All my veggies froze in the fridge while I was trying to keep it under control from the humidity. Apparently Im terrible at that so now the plan is to use the juicer to grind them up and make some emulsions to print on Sunday.......

Darkroom building process has set me a little behind but Im coming into a comfortable spot to really start cracking away at it all and I can not wait to sit down and finish the books I bought.

I also was thinking today....about photographing with black and white, developing at a higher temp to get contrasty negatives, photographing leaves/nature/etc. and then collaging them on top of a leaf like I am doing currently....then photographing it again within a context like back in nature or maybe not....Like in the city but has all these remnants of nature or what was once there. Make sense? I hope...lets try it!

Thats it for now. Busy day doing other duties in life. So far, feeling good.

Thursday, July 11, 2013

Photosynthesis


Film!

I will be developing my first roll of film either tonight or tomorrow morning! Super excited.

Reading How to be an Existentialist by Gary Cox right now.

Picked up the latest Times Magazine on the Pursuit of Happiness and will be reading that later.

Trying to figure myself out. Why is it I can go by each day now with a smile and extreme productivity. Why is it that I rarely sit and take a break? Brain racing, next week is going to be a productive one. Cant wait to meet Caleb my first mentor by the end of this month. Very excited and hoping to have a couple new projects to show off when we do meet.

Here are some images from the other night when I was deep in reflection of my dear friend who has passed away. I sat and listened to the rain and played. This is what was made play.

These are all images, tests, absolutely nothing final. These are my ideas. Funny I was playing with a square format and now I have a square camera. Comes with a 6x4.5 adapter and 6x3. The 6x3 may be pretty fascinating to try. A picture from my hike as well, some were taken with the phone.







Tuesday, July 9, 2013

Hasselblad

OK. Maybe I didnt get to printing an Anthoype today or at least attempting but a lot of other great things happened.

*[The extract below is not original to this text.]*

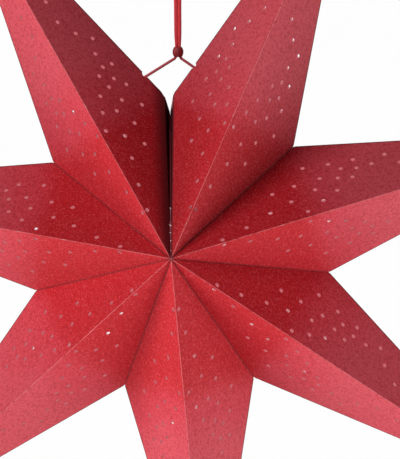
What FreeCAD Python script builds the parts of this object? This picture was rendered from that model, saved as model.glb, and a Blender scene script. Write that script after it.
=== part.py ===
import FreeCAD, Part
import Sketcher
import math
import os

# A seven-pointed folding paper star that hangs from a loop of cord. Millimetres, +Z up, front towards -Y.
# The origin is the inside top of the hanging loop, where the hook carries it.

V = FreeCAD.Vector
POINTS = 7

# Driving sizes, in millimetres and degrees
SIZES = {
    "point_reach": 300.0,         # star centre to the tip of a point
    "notch_reach": 105.5,         # star centre to the notch between two points
    "half_depth": 81.0,           # middle plane to the front or back apex
    "seam_opening": 3.2,          # angle that the open seam takes up at the star's centre
    "star_roll": 3.6,             # turn of the seam from upright, anticlockwise from the front
    "centre_drop": 200.0,         # hook eye down to the star's centre
    "card": 0.4,                  # thickness of the card
    "crease_slack": 0.03,         # edge of a panel to its crease line
    "open_crease_gap": 0.2,       # the same along the back creases, where the panels only meet
    "fold_travel": 16.0,          # how far a ridge folds when the star closes up
    "apex_cut": 3.0,              # flat end of a panel at the front or back apex
    "tip_cut": 4.0,               # flat end of a panel at the tip
    "notch_cut": 0.6,             # flat end of a panel at the notch
    "punch": 3.0,                 # diameter of a punched light hole
    "flap_width": 9.0,            # glue flap, across
    "flap_apex_end": 24.0,        # apex to the near end of a glue flap
    "flap_notch_end": 7.0,        # notch to the far end of a glue flap
    "flap_slant": 6.0,            # how far the slanted ends of a glue flap run back
    "end_flap_depth": 7.0,        # end flap, deepest, near the notch
    "end_flap_start": 30.0,       # apex to the narrow end of an end flap
    "end_flap_slant": 10.0,       # notch to the deepest corner of an end flap
    "end_flap_gap": 0.35,         # end flap to the middle plane of the seam
    "cord_size": 2.0,             # diameter of the cord
    "cord_hole": 5.2,             # hole for the cord in a side crease
    "left_hole_place": 19.6,      # seam corner to the left cord hole, along the crease
    "right_hole_place": 24.2,     # seam corner to the right cord hole, along the crease
    "left_cord_shift": 1.5,       # how far towards the seam the cord lies in the left hole
    "right_cord_shift": 0.5,      # how far towards the seam the cord lies in the right hole
    "hook_room": 3.2,             # width inside the top of the hanging loop
    "loop_length": 20.0,          # hook eye down to the place where the cord swings
    "loop_spread": 1.75,          # half the distance between the strands at that place
    "swing_gap": 0.2,             # cord end to the swing axis
    "bead_rise": 29.0,            # circle of the notches up to the middle of the bead
    "strand_spread": 1.1,         # half the distance between the strands in the bead
    "twist_gap": 0.1,             # cord end to the plane in which the star twists
    "bead_size": 7.2,             # bead, widest diameter
    "bead_height": 6.0,           # bead, end to end
    "bead_bulge": 0.8,            # how much narrower the bead's ends are, each side
    "bead_bore": 5.0,             # hole through the bead
    "bead_lip": 0.25,             # rounding of the bore's edges
    "fork_drop": 3.5,             # middle of the bead down to the corner where the legs part
    "fork_bend": 2.2,             # radius of the leg as it comes out of the bead
    "knot_size": 6.4,             # stop knot, too large for the hole
    "knot_room": 0.9,             # stop knot to the card
}

# Light holes of a panel, as shares of its ridge edge and of its valley edge, both measured from the apex
LIGHT_HOLES = (
    (0.105, 0.042), (0.142, 0.106), (0.170, 0.201), (0.107, 0.439), (0.200, 0.266),
    (0.152, 0.460), (0.292, 0.076), (0.114, 0.666), (0.237, 0.332), (0.305, 0.158),
    (0.211, 0.463), (0.315, 0.237), (0.187, 0.619), (0.272, 0.398), (0.247, 0.511),
    (0.318, 0.355), (0.299, 0.458), (0.256, 0.583), (0.335, 0.456), (0.346, 0.527),
    (0.427, 0.363), (0.514, 0.224), (0.569, 0.220), (0.646, 0.193), (0.748, 0.107),
)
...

I purchased myself this.....

I also got a lot of equipment thanks to my friends at the New Hampshire Institute of Art to really put the final touches on the darkroom. Going downstairs now to finish it up and maybe develop a roll of film I photographed with my new camera! 


Monday, July 8, 2013

Books for this Month

What I picked up at Barnes and Nobles:

  - How to Be an Existentialist by Gary Cox
  - The Myth of Sisyphus and other essays by Albert Camus
  - A Slap in the Face by William B. Irvine
  - Time Magazine; The Pursuit of Happiness

ordered from Amazon:

  - Morgans Passing by Anne Tyler
  - Mind and Cosmos by Thomas Nagel
  - Will the Circle be Unbroken?: Reflections on Death, Rebirth, and Hunger for a Faith by Studs Terkel



Starting with How to be an Existentialist.


Is death morbid?

Today I found out about another death in my family. Blood family, no but damn near close enough. I was in TJMaxx window shopping at all the terrible new styles that I can not seem to escape like all these shirts with sheer backs to them, like someone really wants to see my bra. My mother calls me, I answer, she says Teresa called..... I knew right then. Peter had passed away. Peter was a man my father looked up to and adored. When my father passed away, I adopted Peter as my "new" father. Peter and Teresa lived in Telluride Colorado and he was always telling stories. Need less to say, I balled my eyes out at TJMaxx and I rarely cry. I drove home, staring at the road like I was in another dimension searching for answers. I had just picked up some reading material at B&N on Existentialism, eager to read them, I got home and starred. I put my running shoes on and went for a 7.1 mile run. Running 1.5 miles in pouring rain. While I am running and my feet at beating against the water and my shoes are soaking and I can feel the padded socks pushing into my soles, I realize I am motivated.

Does death motivate me? Is it morbid to find death a means to enhance my own living standards?

I get home from my run and I stood outside for five minutes. Bare feet, rain falling, breathing and releasing. Pulling up a nice wicker chair with a few soft cushions by my front door with the screen door open, I drink my glass of wine and I sit to listen to the rain. What I had just embraced and escaped. A thought comes across my mind, I should photograph this moment that I am living in remembrance of Peter. Finding myself taking my digital camera out and playing with it, composing, moving, blurring, etc. I didnt feel like crying anymore, I felt like creating. Life is a gift and I will make of it the most I can. This death will be my motivator and I will study this sort of strength through this process of understanding and use of it. An end to a beginning. R.I.P. Peter Lauterbach, one of the greatest men I have known.

Inspiring Artists

Check these guys out.

Accra Shepp
http://www.flagparade.org/other/accrashepp/


And Binh Danh


Going to work now but I got my contact print frames and Im ready tomorrow to toy with this process. That is if the rain holds back.